# Start of SOURCE DATA

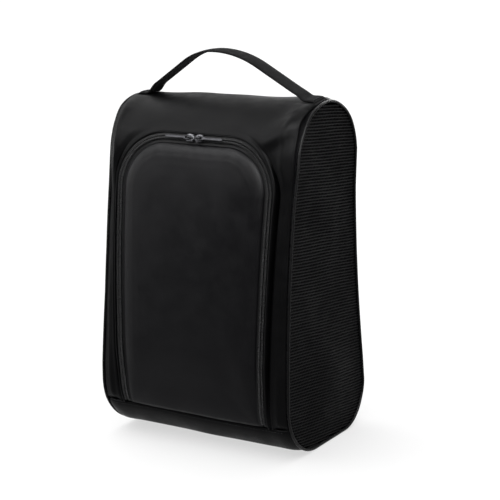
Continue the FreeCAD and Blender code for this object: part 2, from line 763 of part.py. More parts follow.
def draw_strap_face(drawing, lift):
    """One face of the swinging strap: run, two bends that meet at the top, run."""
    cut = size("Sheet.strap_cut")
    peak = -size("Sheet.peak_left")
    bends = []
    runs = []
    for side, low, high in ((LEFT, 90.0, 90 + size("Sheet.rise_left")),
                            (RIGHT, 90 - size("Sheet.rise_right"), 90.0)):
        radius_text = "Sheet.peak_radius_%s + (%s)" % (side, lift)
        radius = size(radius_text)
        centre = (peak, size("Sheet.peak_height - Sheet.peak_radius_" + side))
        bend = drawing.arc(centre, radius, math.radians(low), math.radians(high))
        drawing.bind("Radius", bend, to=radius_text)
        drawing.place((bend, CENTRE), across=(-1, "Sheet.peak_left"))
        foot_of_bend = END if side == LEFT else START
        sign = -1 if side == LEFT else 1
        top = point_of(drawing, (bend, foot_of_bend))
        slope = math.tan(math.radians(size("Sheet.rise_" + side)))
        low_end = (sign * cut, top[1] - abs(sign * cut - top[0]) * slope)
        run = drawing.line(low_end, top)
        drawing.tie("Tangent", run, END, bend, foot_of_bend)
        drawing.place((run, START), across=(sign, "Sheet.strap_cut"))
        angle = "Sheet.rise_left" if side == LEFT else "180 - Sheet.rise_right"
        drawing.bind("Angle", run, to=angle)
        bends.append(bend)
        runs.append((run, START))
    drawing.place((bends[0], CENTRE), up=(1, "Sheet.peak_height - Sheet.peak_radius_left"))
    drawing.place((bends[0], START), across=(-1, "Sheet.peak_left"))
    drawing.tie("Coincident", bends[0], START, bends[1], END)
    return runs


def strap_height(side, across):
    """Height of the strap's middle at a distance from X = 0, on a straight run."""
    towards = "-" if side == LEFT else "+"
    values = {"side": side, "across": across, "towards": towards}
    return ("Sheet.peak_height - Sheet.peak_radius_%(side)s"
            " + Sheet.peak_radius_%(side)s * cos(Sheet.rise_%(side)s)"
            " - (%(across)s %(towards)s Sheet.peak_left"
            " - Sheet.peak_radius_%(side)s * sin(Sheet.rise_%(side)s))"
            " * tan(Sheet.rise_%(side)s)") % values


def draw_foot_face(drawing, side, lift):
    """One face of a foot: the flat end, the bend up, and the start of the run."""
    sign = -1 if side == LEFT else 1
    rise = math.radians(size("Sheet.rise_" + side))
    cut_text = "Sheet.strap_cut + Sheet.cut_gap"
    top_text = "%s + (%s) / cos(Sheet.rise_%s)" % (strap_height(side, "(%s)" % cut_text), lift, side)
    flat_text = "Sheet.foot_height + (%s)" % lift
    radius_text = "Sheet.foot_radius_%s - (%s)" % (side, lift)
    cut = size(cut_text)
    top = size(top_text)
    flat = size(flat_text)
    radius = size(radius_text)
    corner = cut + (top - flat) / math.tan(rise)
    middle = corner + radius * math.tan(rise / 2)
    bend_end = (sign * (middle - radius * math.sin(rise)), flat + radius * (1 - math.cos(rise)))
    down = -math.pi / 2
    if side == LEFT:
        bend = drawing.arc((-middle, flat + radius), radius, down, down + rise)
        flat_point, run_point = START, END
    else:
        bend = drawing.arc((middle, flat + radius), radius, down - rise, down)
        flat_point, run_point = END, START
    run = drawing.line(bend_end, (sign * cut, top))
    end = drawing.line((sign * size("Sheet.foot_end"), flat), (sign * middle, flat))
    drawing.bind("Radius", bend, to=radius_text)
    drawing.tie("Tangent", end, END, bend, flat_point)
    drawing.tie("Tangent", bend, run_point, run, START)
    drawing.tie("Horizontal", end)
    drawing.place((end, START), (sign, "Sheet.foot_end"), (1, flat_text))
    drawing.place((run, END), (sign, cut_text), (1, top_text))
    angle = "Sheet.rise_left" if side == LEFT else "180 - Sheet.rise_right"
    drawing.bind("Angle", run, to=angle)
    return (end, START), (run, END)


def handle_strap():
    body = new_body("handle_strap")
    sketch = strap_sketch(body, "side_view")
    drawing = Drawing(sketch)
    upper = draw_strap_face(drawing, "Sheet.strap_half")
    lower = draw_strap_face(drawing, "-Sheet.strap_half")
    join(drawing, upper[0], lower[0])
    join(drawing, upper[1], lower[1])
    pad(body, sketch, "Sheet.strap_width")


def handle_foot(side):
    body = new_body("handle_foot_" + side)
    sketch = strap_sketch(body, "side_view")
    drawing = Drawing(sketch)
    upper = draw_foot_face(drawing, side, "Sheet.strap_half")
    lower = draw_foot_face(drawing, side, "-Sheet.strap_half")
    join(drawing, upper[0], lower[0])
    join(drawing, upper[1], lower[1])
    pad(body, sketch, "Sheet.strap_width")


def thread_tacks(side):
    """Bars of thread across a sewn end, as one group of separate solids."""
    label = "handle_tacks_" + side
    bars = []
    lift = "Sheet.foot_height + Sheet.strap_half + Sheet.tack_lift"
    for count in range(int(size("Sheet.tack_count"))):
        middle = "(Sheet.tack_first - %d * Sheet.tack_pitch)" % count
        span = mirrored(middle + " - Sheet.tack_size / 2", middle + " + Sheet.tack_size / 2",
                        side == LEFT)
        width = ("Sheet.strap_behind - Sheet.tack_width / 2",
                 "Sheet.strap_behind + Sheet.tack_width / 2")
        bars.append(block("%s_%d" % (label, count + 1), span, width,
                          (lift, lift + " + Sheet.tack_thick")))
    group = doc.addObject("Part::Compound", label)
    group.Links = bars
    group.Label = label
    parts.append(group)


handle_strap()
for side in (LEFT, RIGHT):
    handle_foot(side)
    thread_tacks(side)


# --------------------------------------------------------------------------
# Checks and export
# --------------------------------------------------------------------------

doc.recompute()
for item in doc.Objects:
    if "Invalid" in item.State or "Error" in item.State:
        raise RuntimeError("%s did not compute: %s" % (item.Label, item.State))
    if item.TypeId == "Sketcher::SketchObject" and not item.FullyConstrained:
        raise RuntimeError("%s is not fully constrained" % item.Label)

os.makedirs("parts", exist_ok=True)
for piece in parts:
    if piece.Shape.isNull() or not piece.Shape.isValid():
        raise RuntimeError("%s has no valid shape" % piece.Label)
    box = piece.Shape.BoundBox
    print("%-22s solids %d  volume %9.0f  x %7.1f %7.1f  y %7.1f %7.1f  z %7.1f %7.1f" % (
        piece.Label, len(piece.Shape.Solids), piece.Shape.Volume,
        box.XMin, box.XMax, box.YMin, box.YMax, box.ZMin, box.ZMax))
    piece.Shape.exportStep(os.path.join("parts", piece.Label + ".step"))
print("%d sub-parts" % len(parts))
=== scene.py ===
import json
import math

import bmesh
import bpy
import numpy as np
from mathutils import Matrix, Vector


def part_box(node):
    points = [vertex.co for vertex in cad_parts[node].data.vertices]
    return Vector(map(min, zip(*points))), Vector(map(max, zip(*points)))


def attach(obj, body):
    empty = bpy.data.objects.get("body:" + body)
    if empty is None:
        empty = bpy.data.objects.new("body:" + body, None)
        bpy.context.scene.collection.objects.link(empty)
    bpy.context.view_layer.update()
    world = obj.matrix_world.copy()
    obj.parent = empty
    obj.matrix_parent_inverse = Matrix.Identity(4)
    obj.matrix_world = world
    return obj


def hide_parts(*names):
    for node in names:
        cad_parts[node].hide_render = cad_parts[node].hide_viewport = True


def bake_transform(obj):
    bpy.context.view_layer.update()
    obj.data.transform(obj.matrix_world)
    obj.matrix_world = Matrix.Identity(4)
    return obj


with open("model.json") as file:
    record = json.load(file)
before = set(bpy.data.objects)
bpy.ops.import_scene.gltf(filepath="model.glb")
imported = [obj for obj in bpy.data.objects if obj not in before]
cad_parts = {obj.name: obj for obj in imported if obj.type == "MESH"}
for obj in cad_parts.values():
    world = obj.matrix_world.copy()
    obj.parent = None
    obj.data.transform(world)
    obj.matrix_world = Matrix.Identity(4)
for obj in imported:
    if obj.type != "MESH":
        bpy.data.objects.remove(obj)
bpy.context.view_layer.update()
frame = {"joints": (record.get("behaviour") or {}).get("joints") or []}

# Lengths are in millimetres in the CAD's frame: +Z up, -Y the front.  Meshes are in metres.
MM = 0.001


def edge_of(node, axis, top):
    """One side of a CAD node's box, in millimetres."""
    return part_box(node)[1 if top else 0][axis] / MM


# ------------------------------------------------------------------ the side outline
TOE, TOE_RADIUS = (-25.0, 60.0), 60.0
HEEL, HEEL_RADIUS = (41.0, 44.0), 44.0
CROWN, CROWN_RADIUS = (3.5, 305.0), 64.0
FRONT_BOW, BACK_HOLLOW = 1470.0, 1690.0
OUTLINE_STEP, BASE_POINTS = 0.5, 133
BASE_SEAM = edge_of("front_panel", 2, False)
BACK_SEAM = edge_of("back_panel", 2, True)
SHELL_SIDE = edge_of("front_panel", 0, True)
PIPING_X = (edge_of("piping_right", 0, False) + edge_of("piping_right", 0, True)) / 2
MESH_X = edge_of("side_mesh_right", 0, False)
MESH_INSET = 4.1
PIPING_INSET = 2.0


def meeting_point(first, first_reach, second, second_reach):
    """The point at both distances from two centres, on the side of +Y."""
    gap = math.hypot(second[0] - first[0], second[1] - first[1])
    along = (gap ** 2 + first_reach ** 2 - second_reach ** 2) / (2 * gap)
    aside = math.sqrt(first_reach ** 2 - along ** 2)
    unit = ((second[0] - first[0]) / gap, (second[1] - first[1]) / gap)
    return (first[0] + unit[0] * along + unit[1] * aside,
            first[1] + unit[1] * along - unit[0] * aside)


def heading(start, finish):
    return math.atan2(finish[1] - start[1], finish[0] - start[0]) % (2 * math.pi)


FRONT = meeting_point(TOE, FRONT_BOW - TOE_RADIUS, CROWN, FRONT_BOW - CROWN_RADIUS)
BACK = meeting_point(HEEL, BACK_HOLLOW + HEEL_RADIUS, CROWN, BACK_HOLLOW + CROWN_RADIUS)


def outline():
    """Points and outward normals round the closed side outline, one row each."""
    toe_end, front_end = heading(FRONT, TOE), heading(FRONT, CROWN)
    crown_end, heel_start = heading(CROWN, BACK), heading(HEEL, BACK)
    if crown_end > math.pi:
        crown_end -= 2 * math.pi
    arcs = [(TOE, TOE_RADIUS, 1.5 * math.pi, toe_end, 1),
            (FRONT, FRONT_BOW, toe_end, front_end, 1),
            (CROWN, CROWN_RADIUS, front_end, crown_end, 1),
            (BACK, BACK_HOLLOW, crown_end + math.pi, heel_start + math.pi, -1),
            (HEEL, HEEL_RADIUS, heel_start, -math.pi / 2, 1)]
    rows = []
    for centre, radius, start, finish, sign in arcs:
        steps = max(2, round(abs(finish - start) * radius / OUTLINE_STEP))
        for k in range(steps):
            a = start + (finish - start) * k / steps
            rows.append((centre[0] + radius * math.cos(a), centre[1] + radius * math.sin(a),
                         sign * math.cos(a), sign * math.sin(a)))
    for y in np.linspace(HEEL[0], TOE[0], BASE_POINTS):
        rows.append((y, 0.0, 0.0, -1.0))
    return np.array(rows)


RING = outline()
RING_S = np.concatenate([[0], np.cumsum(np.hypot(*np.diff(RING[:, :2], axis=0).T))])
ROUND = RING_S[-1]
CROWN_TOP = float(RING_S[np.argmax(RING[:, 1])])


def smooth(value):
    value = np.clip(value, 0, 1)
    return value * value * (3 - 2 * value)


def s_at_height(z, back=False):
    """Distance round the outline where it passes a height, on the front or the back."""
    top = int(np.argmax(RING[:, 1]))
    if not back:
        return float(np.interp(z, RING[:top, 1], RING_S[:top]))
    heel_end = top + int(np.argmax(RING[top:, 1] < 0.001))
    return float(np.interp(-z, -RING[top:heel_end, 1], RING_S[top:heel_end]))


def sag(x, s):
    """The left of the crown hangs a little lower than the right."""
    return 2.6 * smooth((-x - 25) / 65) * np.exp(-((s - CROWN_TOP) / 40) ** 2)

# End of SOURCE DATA

TASK DETAILS: Count the lines of the data that include the string "imported", and give only that number.

RESULT: 3